しかしながら、いまや時代はすっかり変わってしまったようである。自然の中での体験もなく、昔のような生活感覚もそなえていない子どもたちの心の中に、かなり時代的にはずれのある名文や名詩名歌の一端を朗読させ暗唱させてまず刷り込むことが奨励される。教育に自信を失った教師たちのある者は、これ幸いとばかりに先を競ってこの種の本を購入し、無批判なままにその手法を踏襲、教育の現場で即刻実践しようとする。何もしないよりはましであることは確かだが、そんな名文や名詩名歌を体内深くに刷り込まれた子どもたちは先々どんな自然観や生活観を形成していくのであろう。また彼らは将来どのような美しい日本語を使いこなし、どのような名文を書き綴るようになるのだろう。その子どもたちが、将来、論語読みの論語知らずにならなければよいがとおもうのはこの私だけなのだろうか。

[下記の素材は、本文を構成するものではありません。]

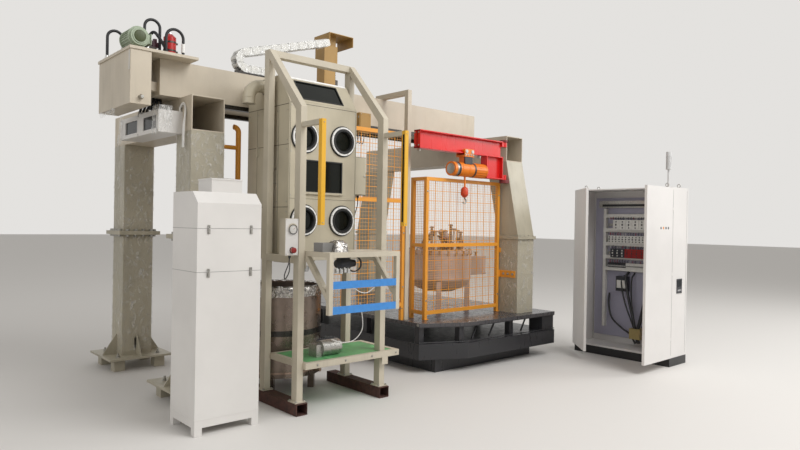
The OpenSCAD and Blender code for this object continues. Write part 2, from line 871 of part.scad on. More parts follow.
module platform_base() {
  box_z = plinth_h + lower_h;
  open_h = deck_z - deck_t - box_z;
  color("#2a2a2c") place(deck_x, deck_y) {
    translate([200, 230, 0]) cube([deck_l - 400, deck_d - 430, plinth_h]);
    translate([0, 0, plinth_h]) linear_extrude(lower_h) deck_outline();
    for (x = [430, 1300]) translate([x, 90, box_z]) cube([70, 70, open_h]);
    translate([20, 300, box_z]) cube([70, 70, open_h]);
    translate([deck_l - 230, 20, box_z]) cube([230, 200, open_h]);
    for (x = [20, 1000, deck_l - 90]) translate([x, deck_d - 100, box_z])
      cube([70, 70, open_h]);
    for (x = [20, deck_l - 90], y = [1200, 2200]) translate([x, y, box_z])
      cube([70, 70, open_h]);
  }
}

module furnace_pot() {
  color("#b9a598") place(pot_x, pot_y) {
    for (a = [45 : 90 : 315]) rotate([0, 0, a]) translate([pot_r - 90, -30, deck_z])
      cube([60, 60, pot_low + 180 - deck_z]);
    rotate_extrude() polygon([[0, pot_low], [200, pot_low + 15], [330, pot_low + 70],
      [pot_r - 15, pot_low + 170], [pot_r - 15, pot_top - 20], [pot_r, pot_top - 20],
      [pot_r, pot_top], [pot_r - 60, pot_top], [pot_r - 60, pot_low + 200],
      [0, pot_low + 100]]);
    translate([pot_r - 30, -150, 950]) cube([355, 300, 250]);
  }
}

module furnace_piping() {
  color("#a89a8e") place(pot_x, pot_y, pot_top) {
    difference() {
      cylinder(r = pot_r, h = 20);
      translate([0, 0, -e]) cylinder(r = 120, h = 20 + 2 * e);
    }
    for (a = [30 : 120 : 270]) rotate([0, 0, a]) translate([250, 0, 20])
      rotate([0, -35, 0]) cylinder(d = 60, h = 300);
  }
}

// Fixed brackets of the jib with their two hinge pins
module jib_bearings() {
  lug = 100;
  top_z = boom_z + boom_h + run_gap;
  low_z = jib_low - run_gap;
  reach = gantry_span - hinge_x;
  color("#7d1c1c") place(hinge_x, hinge_y) {
    translate([0, 0, top_z]) cylinder(d = lug, h = 25);
    translate([0, 0, top_z]) cube([reach, 100, 25]);
    translate([0, 0, top_z - 40]) cylinder(d = pin_d, h = 45);
    translate([0, 0, low_z - 40]) cylinder(d = lug, h = 40);
    translate([0, -lug / 2, low_z - 40]) cube([reach, lug, 40]);
    translate([0, 0, low_z]) cylinder(d = pin_d, h = 40);
  }
}

module beam_section(h) {
  difference() {
    translate([-boom_w / 2, 0]) square([boom_w, h]);
    for (s = [0, 1]) mirror([s, 0]) translate([web_t / 2, web_t])
      square([boom_w, h - 2 * web_t]);
  }
}

// Jib: boom, hanging mast and two hinge bosses
module jib_boom() {
  mast_x1 = -65;
  mast_x0 = mast_x1 - jib_mast_w;
  bore_r = pin_d / 2 + pin_gap;
  color("#d81f1f") place(hinge_x, hinge_y) difference() {
    union() {
      translate([-boom_l, 0, boom_z]) rotate([90, 0, 90])
        linear_extrude(boom_l + mast_x1) beam_section(boom_h);
      translate([mast_x0, 0, jib_low]) linear_extrude(boom_z - jib_low)
        rotate([0, 0, -90]) beam_section(jib_mast_w);
      translate([mast_x0, -boom_w / 2, jib_low]) cube([jib_mast_w, boom_w, web_t]);
      for (z = [jib_low, boom_z + boom_h - 60]) {
        translate([0, 0, z]) cylinder(d = 80, h = 60);
        translate([mast_x1, -30, z]) cube([-mast_x1, 60, 60]);
      }
    }
    for (z = [jib_low - e, boom_z + boom_h - 42]) translate([0, 0, z])
      cylinder(r = bore_r, h = 43);
  }
}

// Hoist: trolley on the boom's lower flange, drum housing, chain and hook
module hoist() {
  x0 = -hoist_l - 380;
  cz = boom_z - 185;
  color("#e08a1e") place(hinge_x + x0, hinge_y) {
    translate([0, 0, cz]) rotate([0, 90, 0]) cylinder(d = hoist_d, h = hoist_l);
    translate([180, -40, cz]) cube([120, 80, boom_z - 30 - cz]);
    for (s = [-1, 1]) translate([160, s * (boom_w / 2 + 13) - 6, boom_z - 30])
      cube([160, 12, 80]);
    translate([160, -boom_w / 2 - 19, boom_z - 40]) cube([160, boom_w + 38, 20]);
    for (s = [-1, 1], x = [190, 290]) translate([x, s * 20, boom_z + web_t + run_gap + 20])
      rotate([s * -90, 0, 0]) cylinder(d = 40, h = boom_w / 2 - 8);
    translate([240, 0, cz - hoist_d / 2 - hook_drop]) cylinder(d = 22, h = hook_drop + 10);
    translate([240, 0, cz - hoist_d / 2 - hook_drop]) sphere(d = 60);
  }
}

module filter_body() {
  color("#e2dedb") place(filter_x, filter_y) {
    difference() {
      cube([filter_w, filter_d, 120]);
      translate([60, -e, -e]) cube([filter_w - 120, filter_d + 2 * e, 61]);
      translate([-e, 60, -e]) cube([filter_w + 2 * e, filter_d - 120, 61]);
    }
    translate([0, 0, 120]) cube([filter_w, filter_d, filter_h - 120]);
  }
}

module filter_head() {
  color("#e2dedb") place(filter_x, filter_y, filter_h) {
    side_profile(filter_w) polygon([[0, 0], [filter_d, 0], [filter_d, 88], [90, 88]]);
    difference() {
      translate([180, 150, 88]) cube([260, 240, outlet_z - filter_h - 88]);
      translate([310, 270, outlet_z - filter_h - outlet_l]) cylinder(d = outlet_d, h = outlet_l + e);
    }
  }
}

// Fixed half of a hinge: lug, pin and the block that fixes it to the cabinet's side
module hinge_lug() {
  translate([0, 0, -30]) cylinder(d = barrel_d, h = 30);
  translate([0, 0, 0]) cylinder(d = door_pin_d, h = 60);
  translate([0, -door_pin_d / 2, -30]) cube([door_axis + 40, hinge_off + door_pin_d / 2, 30]);
}

module cabinet_body() {
  color("#dfddd9") {
    place(cab_x, cab_y, cab_plinth) difference() {
      cube([cab_d, cab_w, cab_h]);
      translate([-e, cab_t, cab_t])
        cube([cab_d - cab_t + e, cab_w - 2 * cab_t, cab_h - 2 * cab_t]);
    }
    for (z = hinge_z) {
      place(cab_x - door_axis, cab_y - hinge_off, z) hinge_lug();
      place(cab_x - door_axis, cab_y + cab_w + hinge_off, z) mirror([0, 1, 0]) hinge_lug();
    }
    place(cab_x, cab_y) cube([cab_d, cab_w, cab_plinth]);
  }
}

module cabinet_panel() {
  rows = [1650, 1480, 1330, 1180];
  color("#c9c4b4") place(cab_x + cab_d - cab_t - 45, cab_y + 60, cab_plinth + 100) {
    cube([45, cab_w - 120, cab_h - 200]);
    for (z = rows) translate([-60, 120, z - 60]) cube([60, cab_w - 360, 90]);
    translate([-150, 650, 250]) cube([150, 280, 420]);
    translate([-40, 60, 100]) cube([40, 40, cab_h - 400]);
  }
}

// A door with its hinge barrels, shut, with the hinge axis at the origin
module door_leaf() {
  start = hinge_off + 6;
  leaf_w = cab_w / 2 - 12 - start + hinge_off;
  difference() {
    union() {
      translate([-door_t / 2, start, cab_plinth + 10]) cube([door_t, leaf_w, cab_h - 20]);
      for (z = hinge_z) {
        translate([0, 0, z + run_gap]) cylinder(d = barrel_d, h = 60);
        translate([-4, 0, z + run_gap]) cube([8, start + 1, 60]);
      }
    }
    for (z = hinge_z) translate([0, 0, z]) cylinder(r = door_pin_d / 2 + pin_gap, h = 62);
  }
}

module near_door() {
  color("#dfddd9") place(cab_x - door_axis, cab_y - hinge_off) rotate([0, 0, 90]) door_leaf();
}

module far_door() {
  color("#dfddd9") place(cab_x - door_axis, cab_y + cab_w + hinge_off)
    rotate([0, 0, -far_open]) mirror([0, 1, 0]) door_leaf();
}

module signal_lamp() {
  color("#d8d8d4") place(cab_x + 170, cab_y + 130, cab_plinth + cab_h) {
    cylinder(d = 70, h = 10);
    cylinder(d = 22, h = 220);
    translate([0, 0, 220]) cylinder(d = 62, h = 210);
  }
}

left_front_column();
left_rear_column();
left_cross_beam();
main_beam();
beam_rails();
right_cross_beam();
right_front_column();
right_rear_column();
oil_tank();
pump_motor();
valve_block();
accumulator();
hydraulic_hoses();
instrument_box();
energy_chain();
carriage();
mast_bracket();
drive_box();
booth_front();
booth_slope();
booth_left_side();
booth_right_side();
booth_back();
booth_roof();
booth_floor();
booth_glass();
port_rings();
exhaust_elbows();
side_box();
left_station_frame();
right_station_frame();
station_bars();
station_skids();
matted_step();
shelf_frame();
blue_bands();
light_curtains();
button_box();
step_motor();
dip_tank();
guard_rail();
tall_fence();
front_fence();
fence_return();
tall_post();
platform_deck();
platform_base();
furnace_pot();
furnace_piping();
jib_bearings();
jib_boom();
hoist();
filter_body();
filter_head();
cabinet_body();
cabinet_panel();
near_door();
far_door();
signal_lamp();
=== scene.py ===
"""Die casting machine: paint, film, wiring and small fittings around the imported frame."""

import random
from functools import partial
from itertools import product
from math import atan2, cos, hypot, pi, radians, sin, tan

import bmesh
import bpy
from mathutils import Matrix, Vector, noise


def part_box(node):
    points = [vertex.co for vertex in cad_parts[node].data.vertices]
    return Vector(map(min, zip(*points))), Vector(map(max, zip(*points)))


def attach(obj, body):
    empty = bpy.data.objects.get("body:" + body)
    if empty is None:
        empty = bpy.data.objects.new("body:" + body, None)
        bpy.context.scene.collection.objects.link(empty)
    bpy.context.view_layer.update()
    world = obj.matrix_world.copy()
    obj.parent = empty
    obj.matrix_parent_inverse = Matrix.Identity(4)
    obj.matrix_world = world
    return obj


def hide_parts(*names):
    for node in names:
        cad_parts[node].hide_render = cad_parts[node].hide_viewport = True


bl_info = {
    "name": "Die Casting Machine",
    "version": (1, 0, 0),
    "blender": (4, 5, 0),
    "location": "3D View > Sidebar > Die Casting",
    "description": "Finishes and small fittings of a gantry die casting machine",
    "category": "Object",
}

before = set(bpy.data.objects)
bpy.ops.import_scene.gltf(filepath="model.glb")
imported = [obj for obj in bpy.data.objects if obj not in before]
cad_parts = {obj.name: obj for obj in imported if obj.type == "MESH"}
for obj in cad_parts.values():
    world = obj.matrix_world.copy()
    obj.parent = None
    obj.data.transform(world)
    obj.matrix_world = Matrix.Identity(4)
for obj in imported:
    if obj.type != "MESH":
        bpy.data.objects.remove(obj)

# Camera of the photograph, worked out from the machine's own straight edges, in metres from
# the front corner of the left cross beam
PHOTO_WIDTH = 800
CAMERA_BACK = (-2.4, -5.45)
CAMERA_HEIGHT = 1.63
CAMERA_TURN = radians(48.06)
CAMERA_TILT = radians(-0.21)
CAMERA_ROLL = radians(0.98)
FOCAL_PIXELS = 640.2
SENSOR_MM = 36.0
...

「読書はスポーツだ」と主張する斉藤孝氏は、美しい日本語なるものを繰り返し声に出して読み、その響きを全身に叩き込むことによって、健全かつ明朗な精神の持ち主を育成することができるとも考えているようだ。時代の状況が状況であることもあって、その主張にはそれなりの説得力が感じられないこともない。すくなくとも非常手段として、あるいは試行的なプロジェクトとして一部にそのような言語教育法が存在してもよいのかもしれないとはおもう。

しかしながら、文学の世界などおいて名文や名詩名歌といわれるもののほとんどは、社会生活に適合できず深く傷ついた精神や、焦燥、不安、恐怖、懊悩、生活苦、病苦、失恋、嫉妬、敗北、服従、諦念といったような、屈曲し抑圧された人間心理のもとにおいて生み出されてきたと言ってよい。それらの名文や名詩名歌の創作者たちの大半は、けっして健全でも明朗でもなかっただろうと考えられるのだ。すくなくともそのことだけは忘れないようにしておくことが必要だろう。

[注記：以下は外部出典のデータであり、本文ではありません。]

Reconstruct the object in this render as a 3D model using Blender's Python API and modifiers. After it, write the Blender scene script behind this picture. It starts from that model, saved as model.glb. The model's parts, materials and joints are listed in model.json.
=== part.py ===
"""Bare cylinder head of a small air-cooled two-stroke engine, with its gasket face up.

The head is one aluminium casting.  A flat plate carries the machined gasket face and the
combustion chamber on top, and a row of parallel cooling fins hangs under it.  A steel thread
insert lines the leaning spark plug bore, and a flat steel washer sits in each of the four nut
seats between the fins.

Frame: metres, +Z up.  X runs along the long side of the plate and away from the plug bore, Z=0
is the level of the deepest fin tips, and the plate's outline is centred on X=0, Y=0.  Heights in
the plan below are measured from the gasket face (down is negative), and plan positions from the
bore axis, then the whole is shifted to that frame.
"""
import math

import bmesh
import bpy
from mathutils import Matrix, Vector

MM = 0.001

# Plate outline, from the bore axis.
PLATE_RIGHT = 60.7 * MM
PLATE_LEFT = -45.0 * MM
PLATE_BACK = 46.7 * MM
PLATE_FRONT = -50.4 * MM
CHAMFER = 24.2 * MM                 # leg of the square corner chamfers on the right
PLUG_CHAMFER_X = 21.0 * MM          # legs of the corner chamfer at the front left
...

「声に出して読みたくない日本語」しか書けない私は、すこしでも自己啓発をしようかとおもって書店に出かけ、「日本人なら知っておきたい日本語」や、「常識として知っておきたい日本語」、「正確に知っておきたい日本語」、「いつまでも忘れたくない日本語」などといった本を次々に手に取り立ち読みしてみた。その結果、私は自分が、日本人でもなく、常識人でもなく、さらには美しい日本語も正確な日本語も知らない人間であることを悟らされた。明らかにライターとしては失格だと言うほかない。

どうやら泡沫ライターとしての私に残された道は、「『なんとかかんとかしたい日本語』の本を書いた人たちの日本語」という本が刊行されるのを待ってそれを熟読し、おのれの教養と日本語の表現力を高めるべく、再度文章修行に勤しむことであるらしい。それにしても、「声に出して読みたい日本語」は売れに売れているそうだが、講読者のうちで実際に声に出して読んだ人はいったいどのくらいいるのであろうか……。